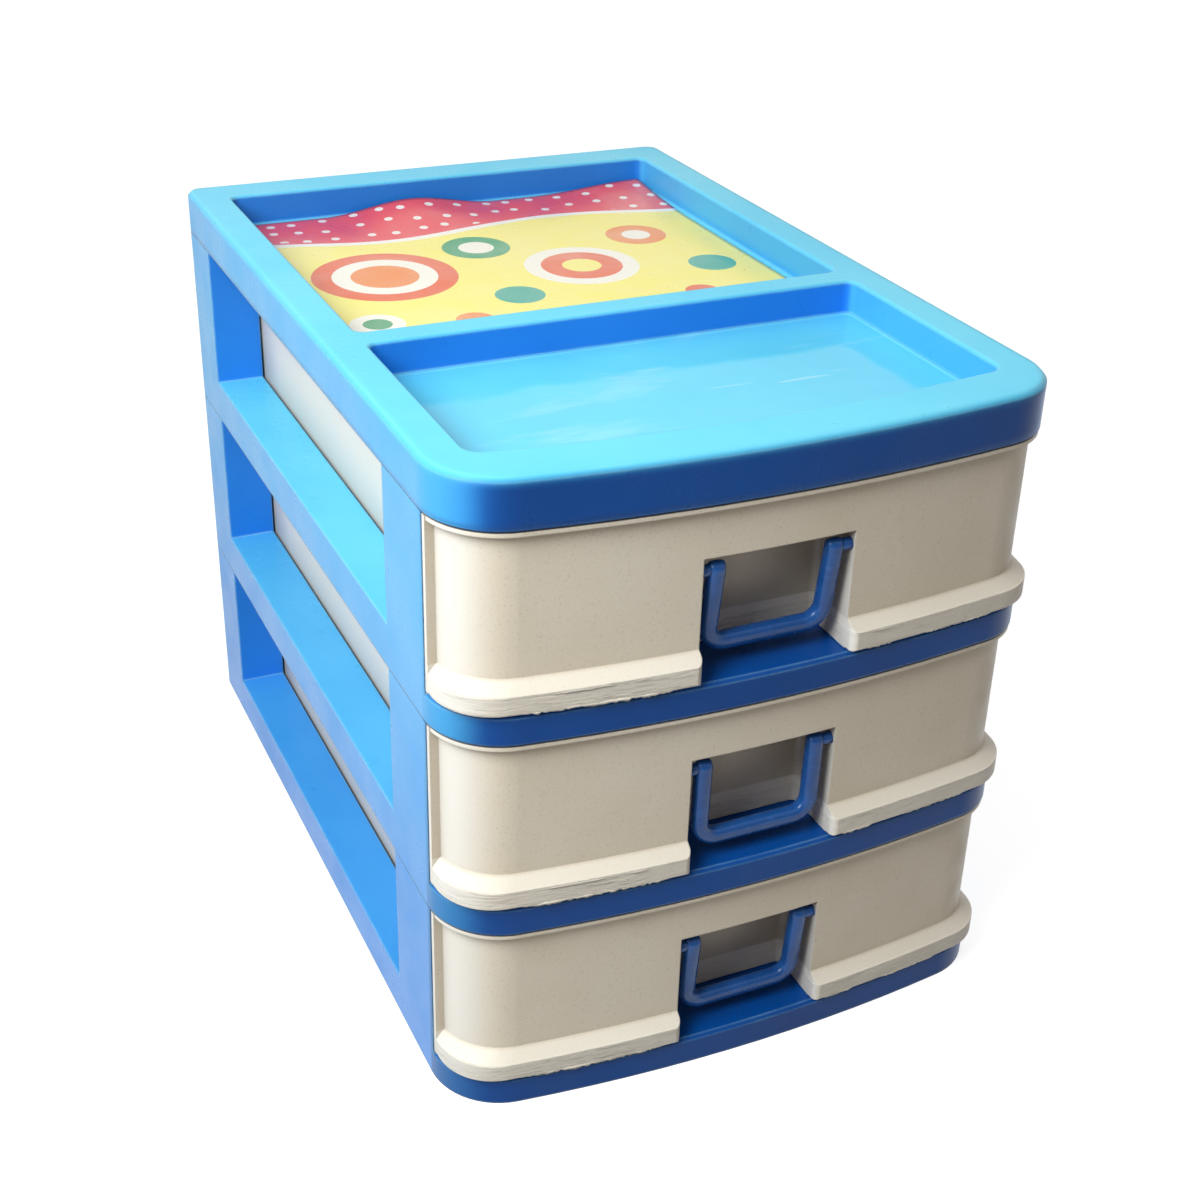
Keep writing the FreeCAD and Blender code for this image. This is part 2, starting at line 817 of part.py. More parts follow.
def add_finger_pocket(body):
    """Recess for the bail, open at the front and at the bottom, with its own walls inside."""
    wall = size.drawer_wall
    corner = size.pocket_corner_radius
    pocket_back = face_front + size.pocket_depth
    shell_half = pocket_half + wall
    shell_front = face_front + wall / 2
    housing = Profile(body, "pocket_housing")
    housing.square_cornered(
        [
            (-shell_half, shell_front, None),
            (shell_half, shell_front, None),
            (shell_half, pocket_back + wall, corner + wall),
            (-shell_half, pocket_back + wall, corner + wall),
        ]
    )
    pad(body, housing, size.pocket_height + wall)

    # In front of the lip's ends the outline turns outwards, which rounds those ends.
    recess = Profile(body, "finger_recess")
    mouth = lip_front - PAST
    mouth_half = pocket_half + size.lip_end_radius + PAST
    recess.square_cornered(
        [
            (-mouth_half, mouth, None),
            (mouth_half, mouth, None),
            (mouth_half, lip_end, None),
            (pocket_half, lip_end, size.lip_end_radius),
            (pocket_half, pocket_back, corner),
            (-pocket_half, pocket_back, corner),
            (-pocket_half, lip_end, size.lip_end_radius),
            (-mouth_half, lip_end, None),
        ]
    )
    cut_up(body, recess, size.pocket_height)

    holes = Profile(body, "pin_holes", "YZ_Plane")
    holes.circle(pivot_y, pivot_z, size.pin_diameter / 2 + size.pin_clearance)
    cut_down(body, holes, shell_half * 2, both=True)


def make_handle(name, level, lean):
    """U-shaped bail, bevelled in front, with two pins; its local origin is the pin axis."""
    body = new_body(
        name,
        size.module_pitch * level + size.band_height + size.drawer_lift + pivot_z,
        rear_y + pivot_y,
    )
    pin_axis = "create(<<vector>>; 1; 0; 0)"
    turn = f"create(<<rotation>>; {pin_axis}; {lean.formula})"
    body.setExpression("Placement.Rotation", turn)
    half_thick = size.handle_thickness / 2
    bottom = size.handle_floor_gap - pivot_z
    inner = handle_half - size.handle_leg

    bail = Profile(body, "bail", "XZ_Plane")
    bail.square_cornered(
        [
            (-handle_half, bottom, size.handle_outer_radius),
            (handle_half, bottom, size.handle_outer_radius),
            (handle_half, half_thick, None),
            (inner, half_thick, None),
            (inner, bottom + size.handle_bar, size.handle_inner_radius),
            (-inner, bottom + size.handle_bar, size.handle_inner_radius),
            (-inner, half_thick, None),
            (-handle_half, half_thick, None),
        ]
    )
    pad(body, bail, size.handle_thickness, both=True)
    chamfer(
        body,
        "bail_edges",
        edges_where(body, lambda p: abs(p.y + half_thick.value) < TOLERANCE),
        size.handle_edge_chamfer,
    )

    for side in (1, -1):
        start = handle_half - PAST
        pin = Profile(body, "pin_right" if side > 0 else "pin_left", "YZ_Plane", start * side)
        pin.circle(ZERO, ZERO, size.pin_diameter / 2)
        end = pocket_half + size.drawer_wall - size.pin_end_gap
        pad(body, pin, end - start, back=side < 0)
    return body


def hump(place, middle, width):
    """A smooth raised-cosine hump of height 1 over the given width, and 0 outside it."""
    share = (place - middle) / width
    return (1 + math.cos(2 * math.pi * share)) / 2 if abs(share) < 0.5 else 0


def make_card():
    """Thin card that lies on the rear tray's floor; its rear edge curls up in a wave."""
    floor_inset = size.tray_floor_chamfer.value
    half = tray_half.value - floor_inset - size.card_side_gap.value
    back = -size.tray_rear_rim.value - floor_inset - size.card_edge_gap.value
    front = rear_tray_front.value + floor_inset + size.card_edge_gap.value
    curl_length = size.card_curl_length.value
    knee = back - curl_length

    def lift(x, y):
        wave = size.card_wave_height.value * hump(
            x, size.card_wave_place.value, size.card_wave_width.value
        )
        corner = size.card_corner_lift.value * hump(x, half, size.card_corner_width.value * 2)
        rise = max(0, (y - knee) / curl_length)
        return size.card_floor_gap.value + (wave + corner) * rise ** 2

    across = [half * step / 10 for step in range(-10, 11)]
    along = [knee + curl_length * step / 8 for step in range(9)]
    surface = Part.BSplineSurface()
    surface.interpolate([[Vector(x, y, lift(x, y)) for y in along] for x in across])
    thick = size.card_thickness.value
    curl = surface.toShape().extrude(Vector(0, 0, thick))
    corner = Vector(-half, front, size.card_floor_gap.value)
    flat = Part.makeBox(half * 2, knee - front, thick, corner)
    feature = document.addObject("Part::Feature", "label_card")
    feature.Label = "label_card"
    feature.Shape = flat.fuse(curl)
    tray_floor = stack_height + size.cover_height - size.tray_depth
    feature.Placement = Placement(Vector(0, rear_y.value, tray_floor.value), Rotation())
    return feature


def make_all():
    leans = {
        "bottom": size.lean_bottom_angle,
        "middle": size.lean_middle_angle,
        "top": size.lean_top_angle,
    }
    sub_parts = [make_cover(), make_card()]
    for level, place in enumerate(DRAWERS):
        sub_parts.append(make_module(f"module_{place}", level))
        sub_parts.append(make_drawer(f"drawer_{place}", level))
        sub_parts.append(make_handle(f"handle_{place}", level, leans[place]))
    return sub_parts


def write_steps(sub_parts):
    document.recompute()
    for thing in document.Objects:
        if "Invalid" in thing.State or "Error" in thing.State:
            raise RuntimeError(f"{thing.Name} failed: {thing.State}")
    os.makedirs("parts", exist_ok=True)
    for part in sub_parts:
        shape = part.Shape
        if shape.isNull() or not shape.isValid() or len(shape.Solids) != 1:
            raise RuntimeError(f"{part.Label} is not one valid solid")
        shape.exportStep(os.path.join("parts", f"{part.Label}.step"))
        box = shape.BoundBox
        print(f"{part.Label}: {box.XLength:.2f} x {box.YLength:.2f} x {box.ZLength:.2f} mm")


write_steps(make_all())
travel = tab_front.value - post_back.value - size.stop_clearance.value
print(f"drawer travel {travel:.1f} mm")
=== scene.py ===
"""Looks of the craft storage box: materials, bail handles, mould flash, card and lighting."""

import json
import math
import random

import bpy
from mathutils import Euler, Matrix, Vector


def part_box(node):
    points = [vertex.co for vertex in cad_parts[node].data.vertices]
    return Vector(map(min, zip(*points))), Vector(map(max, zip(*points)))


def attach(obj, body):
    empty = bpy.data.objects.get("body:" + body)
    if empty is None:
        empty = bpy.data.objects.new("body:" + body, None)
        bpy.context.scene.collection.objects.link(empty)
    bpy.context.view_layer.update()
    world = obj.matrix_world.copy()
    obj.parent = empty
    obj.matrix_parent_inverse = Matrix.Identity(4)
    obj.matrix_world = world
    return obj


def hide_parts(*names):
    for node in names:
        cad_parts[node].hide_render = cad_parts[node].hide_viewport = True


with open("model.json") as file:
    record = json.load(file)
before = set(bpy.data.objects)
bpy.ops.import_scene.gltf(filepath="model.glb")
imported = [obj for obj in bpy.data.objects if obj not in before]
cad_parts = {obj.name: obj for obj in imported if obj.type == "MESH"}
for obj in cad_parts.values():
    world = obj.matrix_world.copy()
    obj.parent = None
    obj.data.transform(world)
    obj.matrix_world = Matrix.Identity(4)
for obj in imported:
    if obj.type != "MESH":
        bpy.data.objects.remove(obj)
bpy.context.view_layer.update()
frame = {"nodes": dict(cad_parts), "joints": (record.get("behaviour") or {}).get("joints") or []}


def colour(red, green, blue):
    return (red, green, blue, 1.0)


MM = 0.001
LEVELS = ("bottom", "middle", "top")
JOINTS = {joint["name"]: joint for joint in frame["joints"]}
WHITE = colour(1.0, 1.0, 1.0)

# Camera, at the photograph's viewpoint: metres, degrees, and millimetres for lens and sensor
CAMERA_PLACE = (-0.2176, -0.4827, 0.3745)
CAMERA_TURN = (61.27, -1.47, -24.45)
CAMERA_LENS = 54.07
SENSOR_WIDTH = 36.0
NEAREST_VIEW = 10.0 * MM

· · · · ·

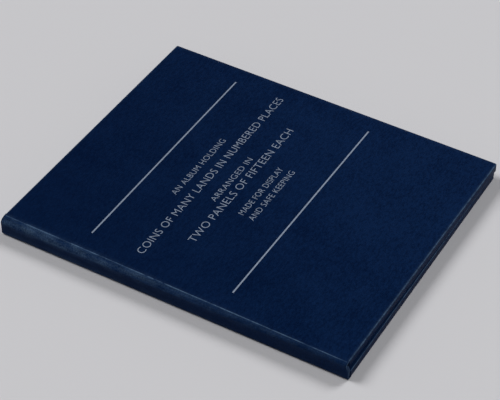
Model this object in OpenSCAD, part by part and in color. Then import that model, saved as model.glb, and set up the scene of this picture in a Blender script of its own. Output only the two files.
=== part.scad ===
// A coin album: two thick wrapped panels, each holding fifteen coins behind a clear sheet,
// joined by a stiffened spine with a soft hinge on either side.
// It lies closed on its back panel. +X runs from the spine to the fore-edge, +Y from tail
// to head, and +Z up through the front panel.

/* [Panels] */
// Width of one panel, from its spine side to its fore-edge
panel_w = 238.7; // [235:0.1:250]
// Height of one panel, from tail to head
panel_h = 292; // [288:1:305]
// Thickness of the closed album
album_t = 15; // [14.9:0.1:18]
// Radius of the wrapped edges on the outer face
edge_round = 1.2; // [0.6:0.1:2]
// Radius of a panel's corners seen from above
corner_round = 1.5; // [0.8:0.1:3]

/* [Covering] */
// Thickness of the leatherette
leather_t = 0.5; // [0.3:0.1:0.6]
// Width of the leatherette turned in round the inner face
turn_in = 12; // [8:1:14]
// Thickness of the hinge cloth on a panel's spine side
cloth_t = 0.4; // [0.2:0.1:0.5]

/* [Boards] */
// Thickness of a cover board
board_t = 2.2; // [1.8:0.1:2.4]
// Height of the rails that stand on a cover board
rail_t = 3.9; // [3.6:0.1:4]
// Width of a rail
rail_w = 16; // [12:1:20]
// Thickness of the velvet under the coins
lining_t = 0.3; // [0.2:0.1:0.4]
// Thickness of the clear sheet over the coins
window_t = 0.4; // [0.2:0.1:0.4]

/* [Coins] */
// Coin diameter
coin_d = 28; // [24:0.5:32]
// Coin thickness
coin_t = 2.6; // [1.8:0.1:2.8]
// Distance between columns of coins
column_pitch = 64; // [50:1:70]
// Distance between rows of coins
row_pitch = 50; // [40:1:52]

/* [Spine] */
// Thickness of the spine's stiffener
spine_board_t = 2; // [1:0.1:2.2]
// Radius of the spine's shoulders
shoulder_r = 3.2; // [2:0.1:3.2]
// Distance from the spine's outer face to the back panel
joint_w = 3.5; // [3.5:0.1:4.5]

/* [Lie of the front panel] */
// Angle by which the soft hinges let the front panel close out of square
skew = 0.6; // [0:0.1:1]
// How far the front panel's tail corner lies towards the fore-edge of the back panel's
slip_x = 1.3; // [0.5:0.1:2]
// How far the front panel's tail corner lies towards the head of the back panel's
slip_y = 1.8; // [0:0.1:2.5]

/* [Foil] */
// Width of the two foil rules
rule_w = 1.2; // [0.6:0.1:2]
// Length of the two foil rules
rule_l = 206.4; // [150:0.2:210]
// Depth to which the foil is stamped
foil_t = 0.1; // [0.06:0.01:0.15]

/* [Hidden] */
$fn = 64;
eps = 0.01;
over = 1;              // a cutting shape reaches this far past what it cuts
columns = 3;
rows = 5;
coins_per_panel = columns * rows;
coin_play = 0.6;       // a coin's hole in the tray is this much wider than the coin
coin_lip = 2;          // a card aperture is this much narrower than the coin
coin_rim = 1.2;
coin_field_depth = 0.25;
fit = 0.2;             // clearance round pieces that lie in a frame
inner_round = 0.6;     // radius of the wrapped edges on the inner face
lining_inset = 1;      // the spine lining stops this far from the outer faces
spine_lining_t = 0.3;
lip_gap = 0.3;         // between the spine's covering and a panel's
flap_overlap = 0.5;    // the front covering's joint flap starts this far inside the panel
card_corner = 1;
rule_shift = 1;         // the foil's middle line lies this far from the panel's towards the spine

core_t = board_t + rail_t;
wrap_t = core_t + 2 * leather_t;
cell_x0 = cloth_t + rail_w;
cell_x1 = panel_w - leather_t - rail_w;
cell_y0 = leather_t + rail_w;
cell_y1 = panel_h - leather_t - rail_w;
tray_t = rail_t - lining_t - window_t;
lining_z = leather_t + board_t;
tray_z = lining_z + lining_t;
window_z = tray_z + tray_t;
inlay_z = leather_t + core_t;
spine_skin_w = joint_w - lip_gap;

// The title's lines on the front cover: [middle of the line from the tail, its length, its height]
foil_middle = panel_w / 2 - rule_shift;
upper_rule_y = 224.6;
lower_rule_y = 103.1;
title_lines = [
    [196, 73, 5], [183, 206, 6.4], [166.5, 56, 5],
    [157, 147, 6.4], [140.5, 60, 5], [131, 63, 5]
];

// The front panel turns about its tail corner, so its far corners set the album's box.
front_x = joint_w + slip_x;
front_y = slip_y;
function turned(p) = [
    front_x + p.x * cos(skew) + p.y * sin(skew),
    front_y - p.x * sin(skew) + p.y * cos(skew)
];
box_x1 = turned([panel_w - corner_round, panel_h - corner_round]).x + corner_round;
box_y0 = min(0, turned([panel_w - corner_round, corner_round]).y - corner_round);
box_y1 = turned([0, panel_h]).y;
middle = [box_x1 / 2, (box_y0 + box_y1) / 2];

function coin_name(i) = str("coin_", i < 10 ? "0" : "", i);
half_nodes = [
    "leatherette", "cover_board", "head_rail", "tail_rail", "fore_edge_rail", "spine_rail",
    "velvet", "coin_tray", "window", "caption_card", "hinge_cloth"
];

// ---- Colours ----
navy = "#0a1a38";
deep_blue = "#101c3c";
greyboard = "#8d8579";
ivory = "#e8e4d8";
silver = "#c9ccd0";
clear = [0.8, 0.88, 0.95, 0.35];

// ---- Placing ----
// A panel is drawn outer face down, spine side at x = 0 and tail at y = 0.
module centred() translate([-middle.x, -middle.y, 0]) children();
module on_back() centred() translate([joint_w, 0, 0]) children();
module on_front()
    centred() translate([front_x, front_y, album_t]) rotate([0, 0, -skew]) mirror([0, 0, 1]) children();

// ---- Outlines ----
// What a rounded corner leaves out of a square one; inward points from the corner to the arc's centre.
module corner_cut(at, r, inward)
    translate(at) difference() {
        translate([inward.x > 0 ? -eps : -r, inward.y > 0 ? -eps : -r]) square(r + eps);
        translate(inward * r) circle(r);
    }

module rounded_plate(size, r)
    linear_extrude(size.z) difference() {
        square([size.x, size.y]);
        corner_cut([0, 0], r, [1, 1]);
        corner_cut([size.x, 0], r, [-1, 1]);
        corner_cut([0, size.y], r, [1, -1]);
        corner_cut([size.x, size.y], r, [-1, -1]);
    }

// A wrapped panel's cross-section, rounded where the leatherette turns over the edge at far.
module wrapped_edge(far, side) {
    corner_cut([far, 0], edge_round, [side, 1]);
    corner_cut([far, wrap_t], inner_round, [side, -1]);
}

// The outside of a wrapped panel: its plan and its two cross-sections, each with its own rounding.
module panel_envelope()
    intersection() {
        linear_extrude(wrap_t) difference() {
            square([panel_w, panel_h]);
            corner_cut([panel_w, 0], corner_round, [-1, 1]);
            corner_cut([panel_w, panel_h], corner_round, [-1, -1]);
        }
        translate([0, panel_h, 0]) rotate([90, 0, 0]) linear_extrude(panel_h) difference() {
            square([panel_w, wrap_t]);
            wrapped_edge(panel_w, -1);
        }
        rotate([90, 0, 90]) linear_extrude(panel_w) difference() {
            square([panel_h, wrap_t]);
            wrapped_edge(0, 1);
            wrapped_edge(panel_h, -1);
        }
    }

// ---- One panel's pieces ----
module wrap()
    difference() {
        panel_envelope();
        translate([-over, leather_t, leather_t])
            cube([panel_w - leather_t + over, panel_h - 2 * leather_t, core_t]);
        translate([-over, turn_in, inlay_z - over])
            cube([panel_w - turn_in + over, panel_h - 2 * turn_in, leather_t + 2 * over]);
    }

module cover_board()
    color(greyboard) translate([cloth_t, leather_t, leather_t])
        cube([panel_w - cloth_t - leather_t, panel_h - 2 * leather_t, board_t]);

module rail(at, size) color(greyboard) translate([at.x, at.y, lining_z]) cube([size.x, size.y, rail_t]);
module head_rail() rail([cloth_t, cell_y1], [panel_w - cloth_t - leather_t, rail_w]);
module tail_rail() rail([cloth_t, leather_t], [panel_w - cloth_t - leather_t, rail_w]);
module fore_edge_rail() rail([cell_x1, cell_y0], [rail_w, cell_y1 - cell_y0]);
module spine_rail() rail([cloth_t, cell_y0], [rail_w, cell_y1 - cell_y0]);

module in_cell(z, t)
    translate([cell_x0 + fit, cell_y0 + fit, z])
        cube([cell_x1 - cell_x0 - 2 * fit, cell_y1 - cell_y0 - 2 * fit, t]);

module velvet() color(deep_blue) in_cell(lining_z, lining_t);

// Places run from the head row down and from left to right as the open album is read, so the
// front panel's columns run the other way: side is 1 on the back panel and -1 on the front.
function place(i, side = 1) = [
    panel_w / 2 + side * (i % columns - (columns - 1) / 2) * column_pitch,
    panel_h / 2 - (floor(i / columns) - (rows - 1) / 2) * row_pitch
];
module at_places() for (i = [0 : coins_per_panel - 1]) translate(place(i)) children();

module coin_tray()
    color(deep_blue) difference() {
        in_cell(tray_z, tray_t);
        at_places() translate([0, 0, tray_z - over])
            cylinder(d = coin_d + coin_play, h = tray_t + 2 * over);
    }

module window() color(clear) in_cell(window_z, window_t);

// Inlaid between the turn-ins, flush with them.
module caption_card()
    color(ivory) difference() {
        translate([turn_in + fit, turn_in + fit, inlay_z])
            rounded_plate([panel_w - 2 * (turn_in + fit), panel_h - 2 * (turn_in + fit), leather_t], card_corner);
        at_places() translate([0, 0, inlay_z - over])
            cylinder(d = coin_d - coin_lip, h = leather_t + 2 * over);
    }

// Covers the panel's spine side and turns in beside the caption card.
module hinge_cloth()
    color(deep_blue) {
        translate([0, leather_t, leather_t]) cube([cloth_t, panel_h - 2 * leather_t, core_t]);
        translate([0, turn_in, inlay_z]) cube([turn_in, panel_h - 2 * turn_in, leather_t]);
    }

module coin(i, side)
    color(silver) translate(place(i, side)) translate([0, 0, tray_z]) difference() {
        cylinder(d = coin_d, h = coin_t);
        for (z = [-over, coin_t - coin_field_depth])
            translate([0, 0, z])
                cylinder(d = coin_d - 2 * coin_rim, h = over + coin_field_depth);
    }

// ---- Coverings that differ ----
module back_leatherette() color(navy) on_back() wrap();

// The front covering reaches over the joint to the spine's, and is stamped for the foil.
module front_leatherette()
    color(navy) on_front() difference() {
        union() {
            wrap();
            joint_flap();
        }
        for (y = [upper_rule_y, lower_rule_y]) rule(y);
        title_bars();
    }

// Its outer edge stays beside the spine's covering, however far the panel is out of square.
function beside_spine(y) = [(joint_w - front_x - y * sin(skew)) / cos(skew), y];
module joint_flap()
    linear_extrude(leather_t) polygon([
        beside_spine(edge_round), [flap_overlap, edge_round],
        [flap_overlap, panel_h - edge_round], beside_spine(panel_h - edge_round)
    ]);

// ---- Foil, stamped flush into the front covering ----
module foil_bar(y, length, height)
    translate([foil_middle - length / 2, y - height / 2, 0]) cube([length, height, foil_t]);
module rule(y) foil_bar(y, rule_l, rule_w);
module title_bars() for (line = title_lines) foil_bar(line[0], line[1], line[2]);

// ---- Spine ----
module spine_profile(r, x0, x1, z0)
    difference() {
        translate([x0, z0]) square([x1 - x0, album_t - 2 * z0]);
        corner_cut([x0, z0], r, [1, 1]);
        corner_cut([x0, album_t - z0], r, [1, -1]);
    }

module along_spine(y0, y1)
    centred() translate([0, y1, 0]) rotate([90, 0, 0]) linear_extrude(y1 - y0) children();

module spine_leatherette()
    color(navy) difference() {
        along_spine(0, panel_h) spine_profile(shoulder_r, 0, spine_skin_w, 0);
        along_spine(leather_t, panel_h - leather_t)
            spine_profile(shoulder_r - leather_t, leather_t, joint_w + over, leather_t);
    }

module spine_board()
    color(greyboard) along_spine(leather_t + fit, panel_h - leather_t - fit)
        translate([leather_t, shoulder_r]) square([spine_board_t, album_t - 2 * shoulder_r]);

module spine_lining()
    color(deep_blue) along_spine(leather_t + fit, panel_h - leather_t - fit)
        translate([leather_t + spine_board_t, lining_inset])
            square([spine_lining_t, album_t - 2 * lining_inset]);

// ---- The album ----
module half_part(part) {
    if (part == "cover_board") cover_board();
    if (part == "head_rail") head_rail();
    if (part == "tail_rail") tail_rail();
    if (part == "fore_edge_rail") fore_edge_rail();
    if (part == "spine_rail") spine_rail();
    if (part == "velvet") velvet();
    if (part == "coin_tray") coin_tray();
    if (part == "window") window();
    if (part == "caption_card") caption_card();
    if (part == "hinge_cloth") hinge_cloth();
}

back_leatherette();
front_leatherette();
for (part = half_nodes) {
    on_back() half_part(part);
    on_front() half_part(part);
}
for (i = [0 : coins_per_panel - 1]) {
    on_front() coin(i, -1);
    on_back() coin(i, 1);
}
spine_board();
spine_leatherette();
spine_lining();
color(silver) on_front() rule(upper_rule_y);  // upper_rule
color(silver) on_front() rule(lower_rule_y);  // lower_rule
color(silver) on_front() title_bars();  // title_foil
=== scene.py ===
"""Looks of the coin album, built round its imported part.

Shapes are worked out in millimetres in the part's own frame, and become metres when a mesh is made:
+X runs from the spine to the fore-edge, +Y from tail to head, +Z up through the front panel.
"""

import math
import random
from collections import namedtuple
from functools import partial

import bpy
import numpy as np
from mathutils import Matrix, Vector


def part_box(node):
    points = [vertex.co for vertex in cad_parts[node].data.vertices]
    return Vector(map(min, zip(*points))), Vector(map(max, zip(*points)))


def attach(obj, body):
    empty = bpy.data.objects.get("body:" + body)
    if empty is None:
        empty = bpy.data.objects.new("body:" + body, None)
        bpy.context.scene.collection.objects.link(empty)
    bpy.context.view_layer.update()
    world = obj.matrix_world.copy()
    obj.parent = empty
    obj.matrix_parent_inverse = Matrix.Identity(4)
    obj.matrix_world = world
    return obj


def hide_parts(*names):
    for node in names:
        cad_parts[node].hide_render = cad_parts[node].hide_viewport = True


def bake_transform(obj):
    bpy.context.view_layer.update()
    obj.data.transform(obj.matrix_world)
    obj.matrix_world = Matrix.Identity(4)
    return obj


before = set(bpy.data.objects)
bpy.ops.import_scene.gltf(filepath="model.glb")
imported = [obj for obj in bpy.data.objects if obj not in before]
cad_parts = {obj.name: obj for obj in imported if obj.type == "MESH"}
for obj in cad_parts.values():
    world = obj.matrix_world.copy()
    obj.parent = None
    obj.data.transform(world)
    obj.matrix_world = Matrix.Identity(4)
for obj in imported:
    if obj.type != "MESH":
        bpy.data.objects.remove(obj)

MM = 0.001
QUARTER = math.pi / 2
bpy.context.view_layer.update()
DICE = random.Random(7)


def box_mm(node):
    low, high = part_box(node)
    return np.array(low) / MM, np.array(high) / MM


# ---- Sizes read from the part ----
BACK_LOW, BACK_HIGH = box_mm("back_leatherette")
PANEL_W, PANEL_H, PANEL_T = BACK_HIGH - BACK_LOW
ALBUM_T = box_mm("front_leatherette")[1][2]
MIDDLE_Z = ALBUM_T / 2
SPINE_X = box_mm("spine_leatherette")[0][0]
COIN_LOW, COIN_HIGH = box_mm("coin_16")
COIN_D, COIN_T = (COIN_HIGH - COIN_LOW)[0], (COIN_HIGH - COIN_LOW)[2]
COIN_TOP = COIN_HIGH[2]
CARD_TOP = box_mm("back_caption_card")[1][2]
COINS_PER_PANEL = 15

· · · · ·

SET TASK:
Reproduce exactly the lines from the one containing "back_leatherette();" through the one containing "its imported part.", inclusive, and nothing else.

ANSWER TO THIS PROBLEM:
back_leatherette();
front_leatherette();
for (part = half_nodes) {
    on_back() half_part(part);
    on_front() half_part(part);
}
for (i = [0 : coins_per_panel - 1]) {
    on_front() coin(i, -1);
    on_back() coin(i, 1);
}
spine_board();
spine_leatherette();
spine_lining();
color(silver) on_front() rule(upper_rule_y);  // upper_rule
color(silver) on_front() rule(lower_rule_y);  // lower_rule
color(silver) on_front() title_bars();  // title_foil
=== scene.py ===
"""Looks of the coin album, built round its imported part.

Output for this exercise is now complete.